Last week, the French Senate voted to ban burqa-style Islamic veils in France, a subject that has prompted warnings by Al Qaeda in the Islamic Maghreb.

Counterterrorism officials in France say the ban is just one of several factors that have made France a target of the group. Another was France’s logistical support for a July raid by Mauritanian forces against the group that left six of its militants dead. Al Qaeda in the Islamic Maghreb has its base in an African desert.

Today, hundreds of thousands are expected to take to the streets across France for demonstrations against the government’s pension overhaul. Protests earlier this month brought more than 1 million people out.

Pechenard said he did not believe the protests would be a terrorist target.

But in an underground nerve center at Paris police headquarters, agents were bracing for any possibility, laying out maps of the march route in the capital and going over deployment plans.
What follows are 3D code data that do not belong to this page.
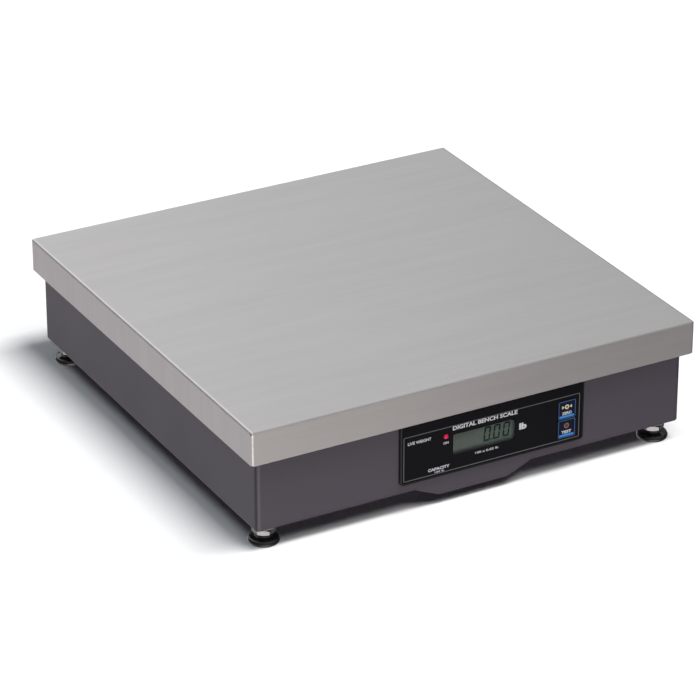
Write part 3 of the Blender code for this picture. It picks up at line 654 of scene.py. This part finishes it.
def bent_sheet(path, sheet, inner_bend):
    """The closed outline of a bent sheet, from the line along its middle."""
    points = [Vector(p) for p in path]
    sides = ([], [])
    for i, here in enumerate(points):
        back = (here - points[i - 1]).normalized() if i else (points[1] - here).normalized()
        ahead = (points[i + 1] - here).normalized() if i + 1 < len(points) else back
        normal = Vector((-(back + ahead).y, (back + ahead).x)).normalized()
        reach = sheet / 2 / max(normal.dot(Vector((-back.y, back.x))), 0.1)
        turn = back.x * ahead.y - back.y * ahead.x
        for side, line in ((1, sides[0]), (-1, sides[1])):
            radius = 0 if abs(turn) < 0.01 else (inner_bend if turn * side > 0 else inner_bend + sheet)
            line.append((*(here + normal * side * reach), radius))
    return rounded([*sides[0], *reversed(sides[1])], 5)


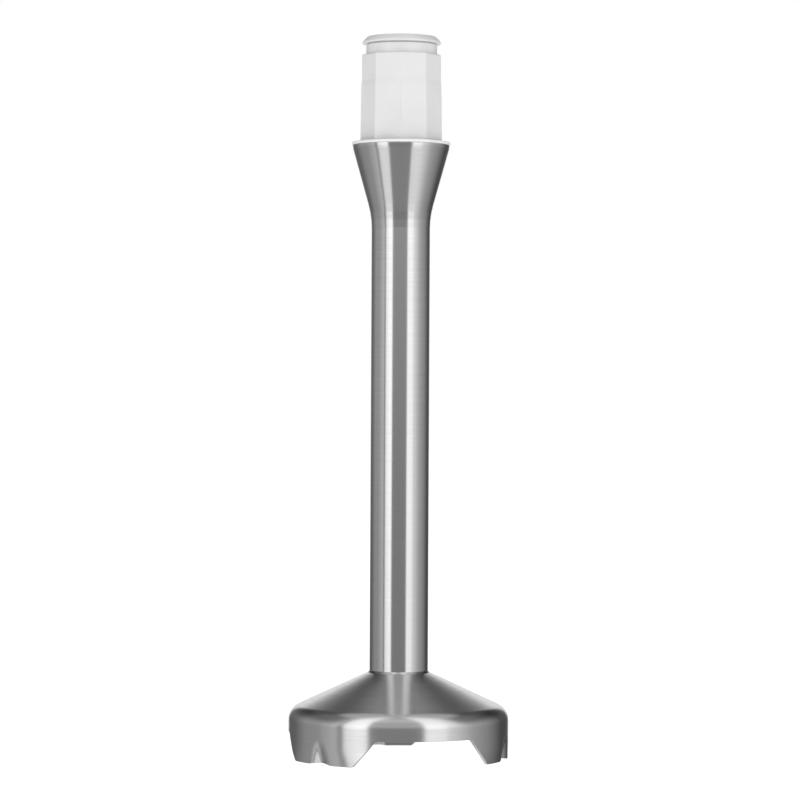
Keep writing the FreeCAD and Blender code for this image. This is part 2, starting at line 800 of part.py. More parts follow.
def make_blade_hub():
    body = turned("blade_hub", [
        (shaft_radius, hub_base),
        (7.0, hub_base),
        (7.0, hub_base + 0.9),
        (4.8, hub_base + 2.2),
        (hub_radius, hub_base + 3.6),
        (hub_radius, hub_top),
        (shaft_radius, hub_top),
    ])
    cross_hole(body, "hub_cross_hole", pin_radius, hub_pin_level, False)
    return body


def make_blade():
    """Two wings from one strip: the wing towards +X bends down and the other bends up."""
    flat_half = 8.0
    top = hub_base
    under = hub_base - blade_thickness
    drop, rise = 2.3, 4.4
    body = new_body("blade")
    side = new_sketch(body, "XZ_Plane", "blade_side")
    outline(side, [
        (-(blade_reach + 1), under + rise),
        (-flat_half, under),
        (flat_half, under),
        (blade_reach + 1, under - drop),
        (blade_reach + 1, top - drop),
        (flat_half, top),
        (-flat_half, top),
        (-(blade_reach + 1), top + rise),
    ])
    extrude(body, "Pad", "blade_strip", side, as_size(30.0), both_ways=True)

    wing = [(3.5, 7.2), (12.0, 6.6), (18.5, 5.2), (22.2, 2.6), (blade_reach, -0.6),
            (21.5, -2.6), (15.0, -4.4), (8.0, -5.6), (5.0, -7.0)]
    planform = [(as_size(x), as_size(y)) for x, y in wing]
    planform += [(-x, -y) for x, y in planform]
    waste = new_sketch(body, "XY_Plane", "blade_planform", hub_base + 10)
    outline(waste, [(-40, -40), (40, -40), (40, 40), (-40, 40)])
    outline(waste, planform)
    extrude(body, "Pocket", "blade_trim", waste, as_size(30.0))
    bore = new_sketch(body, "XY_Plane", "blade_bore", hub_base + 1)
    circle(bore, 0, 0, thread_radius)
    extrude(body, "Pocket", "blade_bore_cut", bore, as_size(4.0))
    return body


def make_blade_nut():
    """A domed hexagon nut on the threaded end, which clamps the blade against its hub."""
    flats = 4.0
    seat = hub_base - blade_thickness
    shoulder = seat - 2.0
    body = new_body("blade_nut")
    hexagon = new_sketch(body, "XY_Plane", "nut_hexagon", shoulder)
    corner = as_size(flats) / cosine(30)
    outline(hexagon, [(corner * cosine(60 * n), corner * sine(60 * n)) for n in range(6)])
    extrude(body, "Pad", "nut_body", hexagon, as_size(2.0))
    turn_profile(body, "Revolution", "nut_dome", [
        (0, shoulder - 1.3),
        (1.6, shoulder - 1.2),
        (2.9, shoulder - 0.7),
        (3.7, shoulder),
        (0, shoulder),
    ])
    turn_profile(body, "Groove", "nut_thread", [
        (0, shaft_base),
        (thread_radius - 0.3, shaft_base),
        (thread_radius, shaft_base + 0.3),
        (thread_radius, seat + 0.1),
        (0, seat + 0.1),
    ])
    return body


# ---------------------------------------------------------------- the assembly

bush_bore = shaft_radius + running_gap
subparts = [
    make_bell_guard(),
    make_shaft_tube(),
    make_coupling_housing(),
    make_coupling_cap(),
    make_trim_ring(),
    make_housing_o_ring(),
    make_inner_guide_tube(),
    bush("upper_bush", bush_bore, upper_bush_radius, upper_bush_base, upper_bush_top, 0.4),
    make_bush_clip(),
    bush("centre_bush", shaft_radius + 0.1, guide_bore, centre_bush_height, centre_bush_height + 8, 0.6),
    bush("lower_bush", bush_bore, lower_bush_radius, lower_bush_base, lower_bush_top, 0.4),
    make_lower_holder(),
    make_holder_o_ring(),
    make_shaft_seal(),
    make_garter_spring(),
    make_seal_cap(),
    make_drive_shaft(),
    make_drive_coupling(),
    cross_pin("coupling_pin", coupling_pin_level, as_size(12.2), True),
    make_thrust_washer(),
    make_spring_washer(),
    make_shaft_clip(),
    make_slinger(),
    make_blade_hub(),
    cross_pin("hub_pin", hub_pin_level, as_size(7.8), False),
    make_blade(),
    make_blade_nut(),
]
doc.recompute()

for thing in doc.Objects:
    if "Invalid" in thing.State or "Error" in thing.State:
        raise RuntimeError(f"{thing.Label} failed: {thing.State}")

os.makedirs("parts", exist_ok=True)
for subpart in subparts:
    shape = subpart.Shape
    if shape.isNull() or not shape.isValid() or not shape.Solids:
        raise RuntimeError(f"{subpart.Label} has no valid solid")
    shape.exportStep(f"parts/{subpart.Label}.step")
    box = shape.BoundBox
    print(f"{subpart.Label:18s} solids {len(shape.Solids)}  volume {shape.Volume:9.1f} mm3  "
          f"z {box.ZMin:7.2f} to {box.ZMax:7.2f}  r {box.XMax:6.2f}")
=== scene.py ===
import json
import math

import bpy
import numpy as np
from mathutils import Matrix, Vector


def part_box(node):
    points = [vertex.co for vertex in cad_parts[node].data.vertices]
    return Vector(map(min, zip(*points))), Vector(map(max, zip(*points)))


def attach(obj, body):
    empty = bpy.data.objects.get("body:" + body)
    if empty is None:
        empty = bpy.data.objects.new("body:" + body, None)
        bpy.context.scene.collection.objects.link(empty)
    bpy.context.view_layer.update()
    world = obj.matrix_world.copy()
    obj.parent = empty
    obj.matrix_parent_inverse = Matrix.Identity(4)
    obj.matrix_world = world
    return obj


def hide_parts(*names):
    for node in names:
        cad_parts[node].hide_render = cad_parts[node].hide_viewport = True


# The blending shaft of an immersion blender, standing on its bell in a light tent.
# The frame is in metres. Profiles are drawn in millimetres as (radius, height) pairs, because
# nearly every piece is turned or spun about the drive shaft's axis.

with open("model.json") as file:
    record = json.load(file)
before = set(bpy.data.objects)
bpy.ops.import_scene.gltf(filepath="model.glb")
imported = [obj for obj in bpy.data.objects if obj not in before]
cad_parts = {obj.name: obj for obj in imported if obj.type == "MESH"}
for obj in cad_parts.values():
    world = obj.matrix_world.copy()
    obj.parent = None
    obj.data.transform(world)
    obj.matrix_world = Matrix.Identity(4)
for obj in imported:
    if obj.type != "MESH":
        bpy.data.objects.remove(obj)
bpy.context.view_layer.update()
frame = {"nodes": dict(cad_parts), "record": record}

MM = 0.001


# ---------------------------------------------------------------- sizes, read from the frame

def span(node):
    """Radius and lowest and highest point of a CAD node, in millimetres."""
    low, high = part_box(node)
    return high.x / MM, low.z / MM, high.z / MM


BELL_RIM, _, COLLAR_TOP = span("bell_guard")
TUBE_MOUTH, TUBE_BASE, MOUTH_TOP = span("shaft_tube")
RING_RADIUS, _, RING_TOP = span("trim_ring")
SKIRT_RADIUS, SKIRT_BASE, CAP_UNDERSIDE = span("coupling_housing")
CAP_RADIUS, SLEEVE_BASE, CAP_TOP = span("coupling_cap")
BLADE_REACH, BLADE_LOW, BLADE_HIGH = span("blade")
_, HUB_BASE, _ = span("blade_hub")

# The bell: a spun sheet with a cone, a rounded shoulder and an upright wall.
RIM_CLEARANCE = 0.05
BELL_RADIUS = BELL_RIM - RIM_CLEARANCE
BELL_SHEET = 1.0
CONE_SLOPE = math.tan(math.radians(25.0))
SHOULDER_HEIGHT = 14.45
SHOULDER_ROUND = 5.0
EDGE_ROUND = 0.15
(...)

Olivier Bagousse, who runs the Paris Police Department’s Command and Information Center, said authorities have stepped up their alert level following recent intelligence that France is under high threat.

“For the last few weeks, we’ve been particularly sensitive. Our staffers have been encouraged anew to be on the lookout,’’ he said in a restricted zone at police headquarters, which sits across the square from Notre Dame Cathedral. “We are very vigilant.’’

The center resembles a small-scale police version of NASA’s Mission Control: Officers plot police positions on a big-screen electronic city map and keep tabs on a wall of TV monitors feeding in video from some of the 400 closed-circuit cameras scattered throughout the city.